UPDATEs are where things go downhill for heaps. When a fixed length data type is updated the update will occur in-place. If a variable length data type is updated and the length has increased, there is a chance that the row will no longer fit in the same page. When the row no longer fits, a forwarding pointer is put into the space where the original row was and the row is relocated to a new page. This process has a negative impact on read performance. Let’s demonstrate.
Originally all of our records in the dbo.demo table contained VARCHARs with 9 character strings.
SELECT TOP 5 * FROM dbo.demo
To create some forward pointers we will update all of our rows and increase the length of the varLen column.
update dbo.demo set varLen = replicate('a',100)
We now have 95 pages in our heap because all of our rows have been relocated to new pages with forward pointers left behind.
DBCC IND ('demo','dbo.demo',1)
As you can imagine, with heaps requiring full table scans, we will need to read a lot more pages for the same amount of records now.
SET STATISTICS IO ON SELECT COUNT(*) [RowCount] FROM dbo.demo
(1 row(s) affected) Table 'Demo'. Scan count 1, logical reads 4405, physical reads 0, read-ahead reads 0, lob logical reads 0, lob physical reads 0, lob read-ahead reads 0.
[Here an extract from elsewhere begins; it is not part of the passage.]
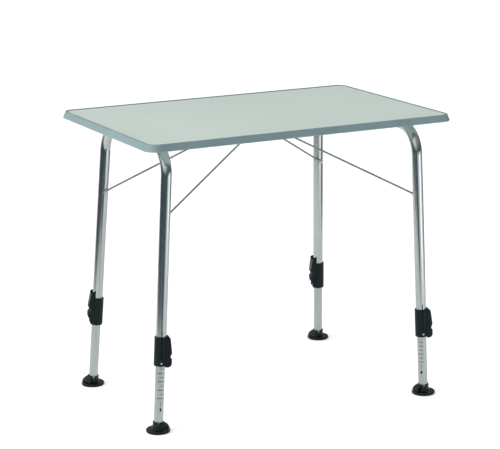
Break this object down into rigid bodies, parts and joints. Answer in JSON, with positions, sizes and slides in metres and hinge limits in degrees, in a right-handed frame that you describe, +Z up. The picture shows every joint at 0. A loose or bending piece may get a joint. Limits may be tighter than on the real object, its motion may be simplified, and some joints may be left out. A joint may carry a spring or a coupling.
{
  "type": "camping table",
  "caption": "Rectangular camping table: rimmed board, folding U-shaped tube frames, telescoping legs with sliding thumb clamps, saucer feet and wire stays.",
  "frame": {"origin": "middle of the table's bounding box on the floor", "axes": "+X along the top's length toward the wider leg frame, +Y across the top toward the rear, +Z up"},
  "size_m": [0.8, 0.5734, 0.686],
  "materials": {
    "board": "pale grey-green laminate with a fine satin grain",
    "trim": "blue-grey moulded edge with a soft satin sheen",
    "tube": "satin anodised drawn tube",
    "stay_wire": "drawn bright wire, dull zinc finish",
    "bright_steel": "bright zinc-plated",
    "clamp_plastic": "black moulded nylon, satin",
    "fitting_plastic": "black moulded nylon, matt",
    "foot_plastic": "glossy black moulded plastic"
  },
  "bodies": {
    "table_top": {"table_board": "board", "edge_trim": "trim", "stay_catch": "fitting_plastic", "bracket_left_front": "fitting_plastic", "bracket_left_rear": "fitting_plastic", "bracket_right_front": "fitting_plastic", "bracket_right_rear": "fitting_plastic", "bracket_screws": "bright_steel", "catch_screws": "bright_steel"},
    "left_frame": {"frame_left": "tube", "collar_left_front": "clamp_plastic", "collar_left_rear": "clamp_plastic", "collar_rivets_left": "bright_steel", "stay_rivets_left": "bright_steel"},
    "right_frame": {"frame_right": "tube", "collar_right_front": "clamp_plastic", "collar_right_rear": "clamp_plastic", "collar_rivets_right": "bright_steel", "stay_rivets_right": "bright_steel"},
    "left_stay": {"stay_left": "stay_wire"},
    "right_stay": {"stay_right": "stay_wire"},
    "left_front_lower_leg": {"lower_tube_left_front": "tube", "tube_plug_left_front": "fitting_plastic", "foot_left_front": "foot_plastic"},
    "left_rear_lower_leg": {"lower_tube_left_rear": "tube", "tube_plug_left_rear": "fitting_plastic", "foot_left_rear": "foot_plastic"},
    "right_front_lower_leg": {"lower_tube_right_front": "tube", "tube_plug_right_front": "fitting_plastic", "foot_right_front": "foot_plastic"},
    "right_rear_lower_leg": {"lower_tube_right_rear": "tube", "tube_plug_right_rear": "fitting_plastic", "foot_right_rear": "foot_plastic"},
    "left_front_slider": {"slider_left_front": "clamp_plastic"},
    "left_rear_slider": {"slider_left_rear": "clamp_plastic"},
    "right_front_slider": {"slider_right_front": "clamp_plastic"},
    "right_rear_slider": {"slider_right_rear": "clamp_plastic"}
  },
  "joints": [
    {"name": "fold_left_frame", "type": "hinge", "parent": "table_top", "child": "left_frame", "pos_m": [-0.3145, 0, 0.657], "axis": [0, -1, 0], "range_deg": [0, 85.4]},
    {"name": "swing_left_stay", "type": "hinge", "parent": "left_frame", "child": "left_stay", "pos_m": [-0.32565, 0, 0.49338], "axis": [0, 1, 0], "range_deg": [0, 120.52]},
    {"name": "fold_right_frame", "type": "hinge", "parent": "table_top", "child": "right_frame", "pos_m": [0.309, 0, 0.657], "axis": [0, 1, 0], "range_deg": [0, 85.5]},
    {"name": "swing_right_stay", "type": "hinge", "parent": "right_frame", "child": "right_stay", "pos_m": [0.31329, 0, 0.49306], "axis": [0, -1, 0], "range_deg": [0, 124.62]},
    {"name": "extend_left_front_leg", "type": "slide", "parent": "left_frame", "child": "left_front_lower_leg", "axis": [-0.068, -0.0332, -0.9971], "range_m": [-0.1, 0.06]},
    {"name": "extend_left_rear_leg", "type": "slide", "parent": "left_frame", "child": "left_rear_lower_leg", "axis": [-0.068, 0.0332, -0.9971], "range_m": [-0.1, 0.06]},
    {"name": "extend_right_front_leg", "type": "slide", "parent": "right_frame", "child": "right_front_lower_leg", "axis": [0.0262, -0.0384, -0.9989], "range_m": [-0.1, 0.06]},
    {"name": "extend_right_rear_leg", "type": "slide", "parent": "right_frame", "child": "right_rear_lower_leg", "axis": [0.0262, 0.0384, -0.9989], "range_m": [-0.1, 0.06]},
    {"name": "unlock_left_front_clamp", "type": "slide", "parent": "left_frame", "child": "left_front_slider", "axis": [0.068, 0.0332, 0.9971], "range_m": [0, 0.016]},
    {"name": "unlock_left_rear_clamp", "type": "slide", "parent": "left_frame", "child": "left_rear_slider", "axis": [-0.068, 0.0332, -0.9971], "range_m": [0, 0.016]},
    {"name": "unlock_right_front_clamp", "type": "slide", "parent": "right_frame", "child": "right_front_slider", "axis": [-0.0262, 0.0384, 0.9989], "range_m": [0, 0.016]},
    {"name": "unlock_right_rear_clamp", "type": "slide", "parent": "right_frame", "child": "right_rear_slider", "axis": [0.0262, 0.0384, -0.9989], "range_m": [0, 0.016]}
  ],
  "couplings": [
    {"joint": "swing_left_stay", "follows": "fold_left_frame", "ratio": 1.4111},
    {"joint": "swing_right_stay", "follows": "fold_right_frame", "ratio": 1.4574}
  ]
}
Our reads increased drastically because the original pages had to be read and then the forward pointers had to be followed. The performance impact and waste of space in memory and on disk is why we need clustered indexes.
The heap data structure is not an index and is often the worst performing data structure for your tables in SQL Server. We covered it today as a foundation of understanding which will be useful as we discuss indexes. In the next part of this series, clustered indexes, a B+-tree structure for table data, will be covered.